My prayers are with you!
 
I was very recently at a Forum workshop and it was nothing like you describe, except for the priest not wearing clerical clothes. The name tags indicated who was a priest, sister, or deacon. There was beautiful prayer, in fact a lot of it was chanted and some in Latin. The presenters were wonderful, and one was rather young. There was nothing said that went against Church teaching so I wonder what you heard that would associate it with Call to Action.

As far as a “fake” Rite of Election. The purpose of Forum Institutes is to form catechumenate teams but having them experience the rites and then break them open as one would do in a mystological reflection following an actual rite in a parish. It is supposed to be experiential, not didactic.

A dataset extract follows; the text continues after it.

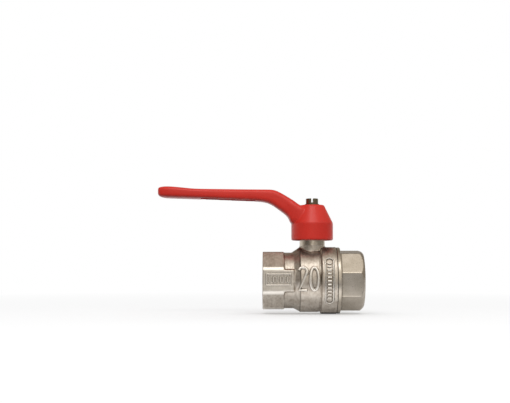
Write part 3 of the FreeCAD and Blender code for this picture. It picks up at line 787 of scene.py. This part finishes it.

Sorry you had a bad experience. The one I attended was wonderful, and everyone I spoke to who attended thought so too.
 
I was very recently at a Forum workshop and it was nothing like you describe, except for the priest not wearing clerical clothes. The name tags indicated who was a priest, sister, or deacon. There was beautiful prayer, in fact a lot of it was chanted and some in Latin. The presenters were wonderful, and one was rather young. There was nothing said that went against Church teaching so I wonder what you heard that would associate it with Call to Action.

As far as a “fake” Rite of Election. The purpose of Forum Institutes is to form catechumenate teams but having them experience the rites and then break them open as one would do in a mystological reflection following an actual rite in a parish. It is supposed to be experiential, not didactic.

Sorry you had a bad experience. The one I attended was wonderful, and everyone I spoke to who attended thought so too.
Thank you for sharing a positive experience of the organization. As Annie stated earlier, it seems more depends on who is hosting the NAF than the NAF themselves. The wide variety of different experiences on this thread seems to bear this out.